** Start of SUPPLIED INFORMATION **

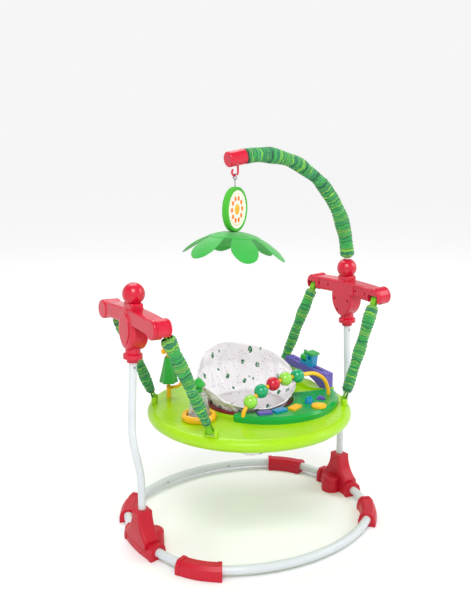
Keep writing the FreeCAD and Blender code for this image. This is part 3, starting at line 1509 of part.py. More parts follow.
def cab_solid():
    """Cab with side windows, a chassis under the boiler and a keel in the slot."""
    chassis_height = 8
    cab = Part.makeBox(cab_length, cab_width, cab_height,
                       Vector(-cab_length, -cab_width / 2, 0))
    cab = cab.makeFillet(2.5, [e for e in cab.Edges if e.BoundBox.ZLength > cab_height - 1])
    window = Part.makeBox(cab_window, cab_width * 2, cab_window,
                          Vector(-cab_length / 2 - cab_window / 2, -cab_width,
                                 cab_height - cab_window - 6))
    chassis = Part.makeBox(boiler_length, cab_width * 0.8, chassis_height,
                           Vector(0, -cab_width * 0.4, 0))
    keel = Part.makeBox(cab_length, train_keel, 12,
                        Vector(-cab_length / 2, -train_keel / 2, -12))
    return cab.cut(window).fuse([chassis, keel]).removeSplitter()


def boiler_solid():
    low = Vector(0, 0, 8 + boiler_radius)
    barrel = Part.makeCylinder(boiler_radius, boiler_length, low, X_AXIS)
    saddle = Part.makeBox(boiler_length, boiler_radius, boiler_radius,
                          Vector(0, -boiler_radius / 2, 8))
    stack = Part.makeCylinder(chimney_radius, boiler_radius + chimney_height,
                              low + X_AXIS * boiler_length * 0.68)
    cap = Part.makeCone(chimney_radius, chimney_radius * 1.7, 4,
                        low + X_AXIS * boiler_length * 0.68
                        + Z_AXIS * (boiler_radius + chimney_height - 4))
    return barrel.fuse([saddle, stack, cap]).removeSplitter()


def roof_solid():
    roof = Part.makeBox(roof_length, roof_width, roof_thickness,
                        Vector(-cab_length / 2 - roof_length / 2, -roof_width / 2, cab_height))
    return roof.makeFillet(2.4, [e for e in roof.Edges if e.BoundBox.ZMin > cab_height + 1])


green_parts = Part.makeCompound([boiler_solid(), roof_solid()])
for label, shape in (("train_cab", cab_solid()), ("train_boiler", green_parts)):
    thing = solid(label.title().replace("_", ""), shape)
    thing.Placement = train_frame
    node(label, thing)


# Tumbler toy. A round dish on the left of the tray holds a clear tapered
# cup that turns, with a leafy crown and a small ball on its lid.
tumbler_x = size("tumbler_x", -194)
tumbler_y = size("tumbler_y", -30)
dish_radius = size("dish_radius", 51)
dish_height = size("dish_height", 19)
dish_bore = size("dish_bore", 36)
dish_floor = size("dish_floor", 5)
cup_low_radius = size("cup_low_radius", 34)
cup_top_radius = size("cup_top_radius", 22)
cup_height = size("cup_height", 70)
cup_wall = size("cup_wall", 2)
crown_radius = size("crown_radius", 21)
crown_height = size("crown_height", 30)
crown_leaves = int(size("crown_leaves", 7))
crown_leaf_thickness = size("crown_leaf_thickness", 5)
crown_leaf_lean = size("crown_leaf_lean", 55)
stem_height = size("stem_height", 20)

dish = turned("TumblerDish", [
    ("0", "0"),
    ("sizes.dish_radius - 2", "0"),
    ("sizes.dish_radius", "3"),
    ("sizes.dish_radius", "sizes.dish_height * 0.6"),
    ("sizes.dish_radius - 4", "sizes.dish_height - 1.5"),
    ("sizes.dish_radius - 8", "sizes.dish_height"),
    ("sizes.dish_bore + 3", "sizes.dish_height - 1.5"),
    ("sizes.dish_bore", "sizes.dish_height - 5"),
    ("sizes.dish_bore", "sizes.dish_floor"),
    ("0", "sizes.dish_floor"),
])
put(dish, "sizes.tumbler_x", "sizes.tumbler_y", "sizes.tray_top")
node("tumbler_dish", dish)
cup = turned("TumblerCup", [
    ("0", "0"),
    ("sizes.cup_low_radius", "0"),
    ("sizes.cup_top_radius", "sizes.cup_height - 3"),
    ("sizes.cup_top_radius - 3", "sizes.cup_height"),
    ("0", "sizes.cup_height"),
    ("0", "sizes.cup_height - sizes.cup_wall"),
    ("sizes.cup_top_radius - 4", "sizes.cup_height - sizes.cup_wall"),
    ("sizes.cup_low_radius - sizes.cup_wall", "sizes.cup_wall + 1"),
    ("0", "sizes.cup_wall"),
])
put(cup, "sizes.tumbler_x", "sizes.tumbler_y", "sizes.tray_top + sizes.dish_floor + sizes.running_gap")
node("tumbler_cup", cup)

cup_top = Vector(tumbler_x, tumbler_y, tray_top + dish_floor + running_gap + cup_height)


def crown_solid():
    """Stem with a small ball, and a tuft of rounded leaves on top."""
    stem = Part.makeCylinder(4, stem_height + 4, cup_top)
    ball = Part.makeSphere(11, cup_top + Z_AXIS * (stem_height * 0.55))
    leaves = []
    for index in range(crown_leaves):
        leaf = Part.makeCylinder(crown_radius * 0.45, crown_leaf_thickness)
        leaf.rotate(ORIGIN, Y_AXIS, crown_leaf_lean)
        leaf.translate(Vector(crown_radius * 0.5, 0, crown_height * 0.3))
        leaf.rotate(ORIGIN, Z_AXIS, index * 360 / crown_leaves)
        leaves.append(leaf)
    heart = Part.makeSphere(crown_radius * 0.55, Vector(0, 0, crown_height * 0.5))
    tuft = heart.fuse(leaves)
    tuft.translate(cup_top + Z_AXIS * stem_height)
    return stem.fuse([ball, tuft]).removeSplitter()


node("tumbler_crown", solid("TumblerCrown", crown_solid()))


# Flower toy. A stub post on the left rear of the tray has a curved arm, and
# a flower figure on a bendy stem with a cloth leaf skirt stands on it.
flower_x = size("flower_x", -176)
flower_y = size("flower_y", 184)
stub_radius = size("stub_radius", 7.5)
stub_height = size("stub_height", 36)
bracket_wire = size("bracket_wire", 5)
bracket_reach = size("bracket_reach", 26)
bracket_sink = size("bracket_sink", 1.5)
bracket_bend = size("bracket_bend", 20)
stem_radius = size("stem_radius", 8)
stem_length = size("stem_length", 152)
stem_barrel_radius = size("stem_barrel_radius", 5)
stem_barrel_length = size("stem_barrel_length", 13)
skirt_low_radius = size("skirt_low_radius", 27)
skirt_top_radius = size("skirt_top_radius", 11)
skirt_height = size("skirt_height", 82)
skirt_lift = size("skirt_lift", 13)
skirt_wall = size("skirt_wall", 2)
skirt_folds = int(size("skirt_folds", 6))
skirt_fold_depth = size("skirt_fold_depth", 3)
petal_radius = size("petal_radius", 8.5)
petal_reach = size("petal_reach", 15)

flower_foot = Vector(flower_x, flower_y, tray_top)
stub_top = flower_foot + Z_AXIS * stub_height


def bracket_solid():
    stub = Part.makeCylinder(stub_radius, stub_height, flower_foot)
    start = stub_top - Z_AXIS * (bracket_wire + bracket_sink)
    turn_point = start + X_AXIS * bracket_reach
    arm = tube_along([
        Part.LineSegment(start, turn_point).toShape(),
        arc_between(turn_point + Z_AXIS * bracket_bend, bracket_bend, -90, -8, Y_AXIS),
    ], bracket_wire)
    tip = turn_point + Vector(bracket_bend, 0, bracket_bend)
    whole = stub.fuse(arm).fuse(Part.makeSphere(bracket_wire * 1.25, tip)).removeSplitter()
    saddle = Part.makeCylinder(stem_barrel_radius + running_gap, stub_radius * 4,
                               stub_top - Y_AXIS * stub_radius * 2, Y_AXIS)
    return whole.cut(saddle)


def stem_solid():
    """Stem on a cross barrel that rocks in the saddle of the stub."""
    low = stub_top
    stem = Part.makeCone(stem_barrel_radius * 0.94, stem_radius, stem_length - stem_radius, low)
    stem = stem.fuse(Part.makeCylinder(stem_barrel_radius, stem_barrel_length,
                                       low - Y_AXIS * stem_barrel_length / 2, Y_AXIS))
    head = low + Z_AXIS * (stem_length - stem_radius)
    pieces = [Part.makeSphere(stem_radius * 1.15, head)]
    for turn, lift in ((190, -12), (250, -34), (10, -34), (130, -34)):
        out = Vector(math.cos(math.radians(turn)), math.sin(math.radians(turn)), 0)
        place = head + out * petal_reach + Z_AXIS * lift
        pieces.append(Part.makeCylinder(3.5, petal_reach, head + Z_AXIS * lift, out))
        pieces.append(Part.makeSphere(petal_radius, place))
    for piece in pieces:
        stem = stem.fuse(piece)
    return stem.removeSplitter()


def folded_ring(radius, depth, height):
    """Closed wavy ring of arcs: the folds of the skirt at one level."""
    points = []
    steps = skirt_folds * 2
    for index in range(steps):
        turn = 2 * math.pi * index / steps
        reach = radius + (depth if index % 2 else -depth)
        points.append(Vector(math.cos(turn) * reach, math.sin(turn) * reach, height))
    edges = []
    for index in range(steps):
        edges.append(Part.LineSegment(points[index], points[(index + 1) % steps]).toShape())
    return Part.Wire(edges)


def skirt_solid():
    def cone(inset):
        low = folded_ring(skirt_low_radius - inset, skirt_fold_depth, 0)
        top = folded_ring(skirt_top_radius - inset * 0.5, 0.2, skirt_height)
        return Part.makeLoft([low, top], True, True)
    shape = cone(0).cut(cone(skirt_wall))
    shape.translate(stub_top + Z_AXIS * skirt_lift)
    return shape


stem_shape = stem_solid()
node("flower_bracket", solid("FlowerBracket", bracket_solid()))
node("flower_stem", solid("FlowerStem", stem_shape))
stem_room = Part.makeCylinder(stem_radius + running_gap, stem_length, stub_top)
node("flower_skirt", solid("FlowerSkirt", skirt_solid().cut(stem_room)))


# Every object has to be sound before anything is written.
doc.recompute()
for thing in doc.Objects:
    if "Invalid" in thing.State or "Error" in thing.State:
        raise RuntimeError("object failed: " + thing.Name)
for thing in nodes:
    shape = thing.Shape
    if shape.isNull() or not shape.isValid() or not shape.Solids:
        raise RuntimeError("sub-part has no sound solid: " + thing.Label)
for thing in nodes:
    thing.Shape.exportStep("parts/" + thing.Label + ".step")
    box = thing.Shape.BoundBox
    print(thing.Label, len(thing.Shape.Solids), round(thing.Shape.Volume / 1000, 1),
          [round(v) for v in (box.XMin, box.XMax, box.YMin, box.YMax, box.ZMin, box.ZMax)])
print("nodes", len(nodes))
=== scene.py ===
import bpy
import math
import numpy as np
from mathutils import Matrix, Vector, noise


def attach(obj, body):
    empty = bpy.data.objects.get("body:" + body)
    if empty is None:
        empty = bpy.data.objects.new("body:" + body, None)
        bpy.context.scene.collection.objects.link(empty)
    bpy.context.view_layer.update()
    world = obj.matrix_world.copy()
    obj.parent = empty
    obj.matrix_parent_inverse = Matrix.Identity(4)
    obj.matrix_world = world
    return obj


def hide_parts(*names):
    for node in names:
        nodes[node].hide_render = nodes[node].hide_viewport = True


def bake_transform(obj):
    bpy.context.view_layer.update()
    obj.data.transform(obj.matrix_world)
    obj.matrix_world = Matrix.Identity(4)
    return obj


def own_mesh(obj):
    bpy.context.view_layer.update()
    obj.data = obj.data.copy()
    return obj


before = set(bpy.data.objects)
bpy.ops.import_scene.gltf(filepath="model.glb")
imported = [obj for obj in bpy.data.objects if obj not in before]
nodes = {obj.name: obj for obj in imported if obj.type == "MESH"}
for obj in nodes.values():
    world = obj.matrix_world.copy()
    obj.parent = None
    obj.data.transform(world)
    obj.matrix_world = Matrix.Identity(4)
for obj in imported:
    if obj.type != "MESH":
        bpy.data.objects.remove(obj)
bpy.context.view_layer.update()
scene = bpy.context.scene


# Base ring: two bent steel tubes, powder coated in a cool white.
# The coat has a faint orange peel and slightly uneven gloss.
def new_material(name):
    """A node material, its tree and its shader."""
    material = bpy.data.materials.new(name)
    material.use_nodes = True
    return material, material.node_tree, material.node_tree.nodes["Principled BSDF"]


def add(tree, kind, **values):
    """One shader node with its properties set."""
    made = tree.nodes.new("ShaderNode" + kind)
    for key, value in values.items():
        setattr(made, key, value)
    return made


def dress(material, *names):
    """Gives CAD nodes a material."""
    for name in names:
        mesh = nodes[name].data
        mesh.materials.clear()
        mesh.materials.append(material)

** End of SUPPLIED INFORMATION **

▶ [CHALLENGE]: Return exactly the lines from the beginning of the data above through the one containing "return roof.makeFillet(2.4, [e", please. Include both end lines and add nothing else.

▶ [WRITTEN ANSWER]:
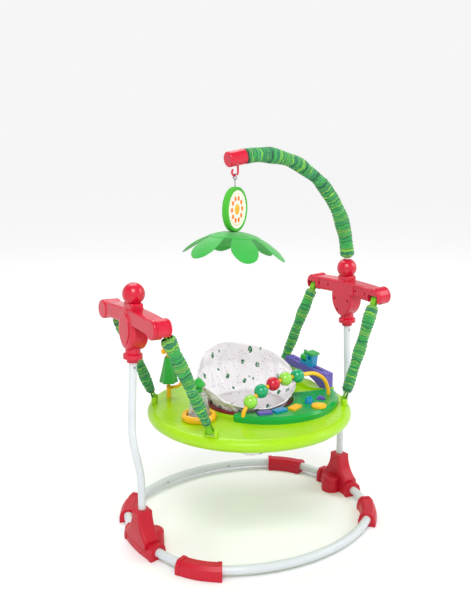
Keep writing the FreeCAD and Blender code for this image. This is part 3, starting at line 1509 of part.py. More parts follow.
def cab_solid():
    """Cab with side windows, a chassis under the boiler and a keel in the slot."""
    chassis_height = 8
    cab = Part.makeBox(cab_length, cab_width, cab_height,
                       Vector(-cab_length, -cab_width / 2, 0))
    cab = cab.makeFillet(2.5, [e for e in cab.Edges if e.BoundBox.ZLength > cab_height - 1])
    window = Part.makeBox(cab_window, cab_width * 2, cab_window,
                          Vector(-cab_length / 2 - cab_window / 2, -cab_width,
                                 cab_height - cab_window - 6))
    chassis = Part.makeBox(boiler_length, cab_width * 0.8, chassis_height,
                           Vector(0, -cab_width * 0.4, 0))
    keel = Part.makeBox(cab_length, train_keel, 12,
                        Vector(-cab_length / 2, -train_keel / 2, -12))
    return cab.cut(window).fuse([chassis, keel]).removeSplitter()


def boiler_solid():
    low = Vector(0, 0, 8 + boiler_radius)
    barrel = Part.makeCylinder(boiler_radius, boiler_length, low, X_AXIS)
    saddle = Part.makeBox(boiler_length, boiler_radius, boiler_radius,
                          Vector(0, -boiler_radius / 2, 8))
    stack = Part.makeCylinder(chimney_radius, boiler_radius + chimney_height,
                              low + X_AXIS * boiler_length * 0.68)
    cap = Part.makeCone(chimney_radius, chimney_radius * 1.7, 4,
                        low + X_AXIS * boiler_length * 0.68
                        + Z_AXIS * (boiler_radius + chimney_height - 4))
    return barrel.fuse([saddle, stack, cap]).removeSplitter()


def roof_solid():
    roof = Part.makeBox(roof_length, roof_width, roof_thickness,
                        Vector(-cab_length / 2 - roof_length / 2, -roof_width / 2, cab_height))
    return roof.makeFillet(2.4, [e for e in roof.Edges if e.BoundBox.ZMin > cab_height + 1])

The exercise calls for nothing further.